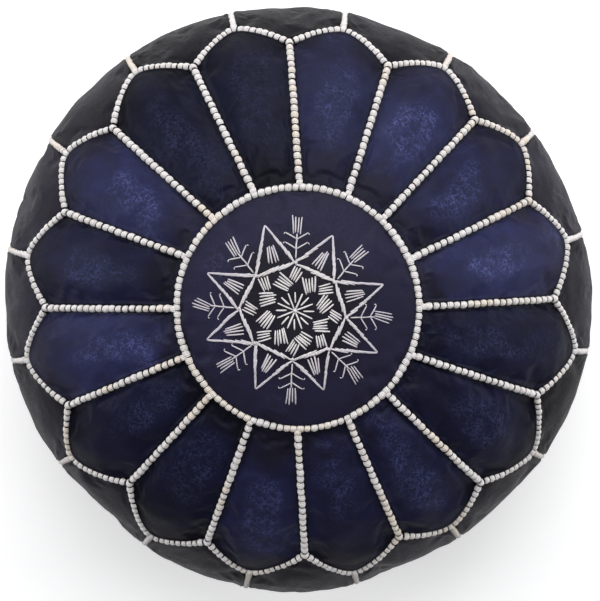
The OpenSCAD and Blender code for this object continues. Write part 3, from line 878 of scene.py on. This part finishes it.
def thread_object(name, sets, node):
    verts = np.concatenate([v.reshape(-1, 3) for v, _ in sets])
    tint = np.concatenate([t.ravel() for _, t in sets])
    count = len(verts) // len(BEAD_VERTS)
    faces = (BEAD_FACES[None] + (np.arange(count) * len(BEAD_VERTS))[:, None, None]).reshape(-1, 4)
    obj = new_object(name, verts, [faces], CREAM, {"tint": tint})
    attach(obj, ROOT)
    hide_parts(node)


WELT_R, WELT_DEPTH, WELT_SIDES = 2.05, 0.75, 10


def welt_object(name, line, start, end):
    """Piping that shows dark between the beads."""
    count = max(4, int((end - start) / 2.4))
    t = np.linspace(start, end, count, endpoint=not line.closed)
    point, tangent, normal = line.place(t)
    across = np.cross(normal, tangent)
    turn = np.arange(WELT_SIDES) * 2 * math.pi / WELT_SIDES
    radius = (WELT_R + 0.12 * np.sin(2 * math.pi * t / BEAD_PITCH))[:, None, None]
    outward = np.cos(turn)[:, None] * across[:, None] + np.sin(turn)[:, None] * normal[:, None]
    verts = ((point - normal * WELT_DEPTH)[:, None] + radius * outward).reshape(-1, 3)
    index = np.arange(len(verts)).reshape(count, WELT_SIDES)
    after = np.roll(index, -1, 1)
    last = count if line.closed else count - 1
    corners = [index, after, np.roll(after, -1, 0), np.roll(index, -1, 0)]
    parts = [np.stack(corners, -1)[:last].reshape(-1, 4)]
    if not line.closed:
        first_end, last_end = (
            np.stack([np.full(WELT_SIDES - 2, row[0]), row[1:-1], row[2:]], 1) for row in index[[0, -1]]
        )
        parts += [first_end[:, ::-1], last_end]
    fields = {key: np.zeros(len(verts)) for key in ("wear_and_sheen", "seam", "dye_and_shade")}
    fields["tone_and_light"] = np.ones(len(verts))
    obj = new_object(name, verts, parts, LIP, fields)
    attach(obj, ROOT)


RING_S = float(s_of_r(RING_R))
SPOKE_PITCH = 6.1


def round_cord(name, s, seed, swell):
    az = np.linspace(0, 360, 721)
    line = Line(az, np.full_like(az, s), closed=True)
    thread_object(f"{name}_thread", [beads(line, 0, line.length, seed, swell)], name)
    welt_object(f"{name}_welt", line, 0, line.length)


def spoke_cord(k):
    """Cord between two petals, with one bead turned along the ring and one over the valley."""
    s = np.linspace(RING_S, float(s_of_r(valley_at(k))), 240)
    line = Line(spoke_az(k) + lean(k, profile(s)[0]), s)
    sets = [
        beads(line, 5.4, line.length - 3.6, 100 + k, 0.99, SPOKE_PITCH),
        bead_set(line, np.array([3.2]), 0.9, 140 + k, 1.1, 84.0),
        bead_set(line, np.array([line.length]), 0.85, 160 + k, 1.12, 6.0),
    ]
    thread_object(f"petal_cord_thread_{two_digits(k)}", sets, "petal_cords")
    welt_object(f"petal_cord_welt_{two_digits(k)}", line, 2.0, line.length)


def scallop_cord(k):
    """Cord along a petal's outer edge, with one bead over the tip."""
    u = np.linspace(0, 1, 161)
    line = Line(*scallop(k, u))
    tip = float(np.interp(0.5, u, line.at))
    sets = [
        beads(line, 3.4, tip - 2.8, 200 + k, 0.98),
        beads(line, tip + 2.8, line.length - 3.4, 240 + k, 0.98),
        bead_set(line, np.array([tip]), 0.95, 280 + k, 0.98),
    ]
    thread_object(f"scallop_cord_thread_{two_digits(k)}", sets, "scallop_cord")
    welt_object(f"scallop_cord_welt_{two_digits(k)}", line, 0.0, line.length)


def side_cord(k):
    s = np.linspace(float(s_of_r(tip_at(k))), S_BASE, 240)
    line = Line(np.full_like(s, tip_az(k)), s, sink=1.6)
    sets = [beads(line, 2.4, line.length - 3.4, 300 + k, 0.95, warmth=0.4)]
    thread_object(f"side_cord_thread_{two_digits(k)}", sets, "side_cords")
    welt_object(f"side_cord_welt_{two_digits(k)}", line, 0.0, line.length - 1.0)


round_cord("medallion_cord", RING_S, 901, 1.05)
round_cord("base_cord", S_BASE, 902, 1.0)
for k in range(PETALS):
    spoke_cord(k)
    scallop_cord(k)
    side_cord(k)


# Embroidery on the medallion. Points are plan positions in millimetres.
STAR_TIP_R, STAR_NODE_R, STAR_TWIST, NODE_TWIST = 72.5, 40.0, 17.7, -4.2
STAR_OFFSET = np.array([-2.5, -1.2])
STAR_TIP_SHIFT = (0.5, -6, -1, 3, 1, -2.5, -5, 1)
STAR_TIP_TURN = (-2.5, -0.5, 0.5, 3, -0.5, -0.5, 1, -1)
STAR_NODE_SHIFT = (1, -1.5, -2, 1, 4.5, 0.5, -1.5, 0.5)
STAR_NODE_TURN = (-4.5, -6, 2, 6, 0.5, -3, 0, -1)
BONE_TURN = (4, 7, 1, -3, -2, -6, 1, 4.5)


def polar(r, a):
    return np.array([r * math.cos(math.radians(a)), r * math.sin(math.radians(a))])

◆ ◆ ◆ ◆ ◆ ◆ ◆

Repeat the span of lines that opens with the line holding "hide_parts(node)" and closes with the line holding "WELT_R, WELT_DEPTH, WELT_SIDES", exactly as it stands.

Answer to this exercise =>
    hide_parts(node)


WELT_R, WELT_DEPTH, WELT_SIDES = 2.05, 0.75, 10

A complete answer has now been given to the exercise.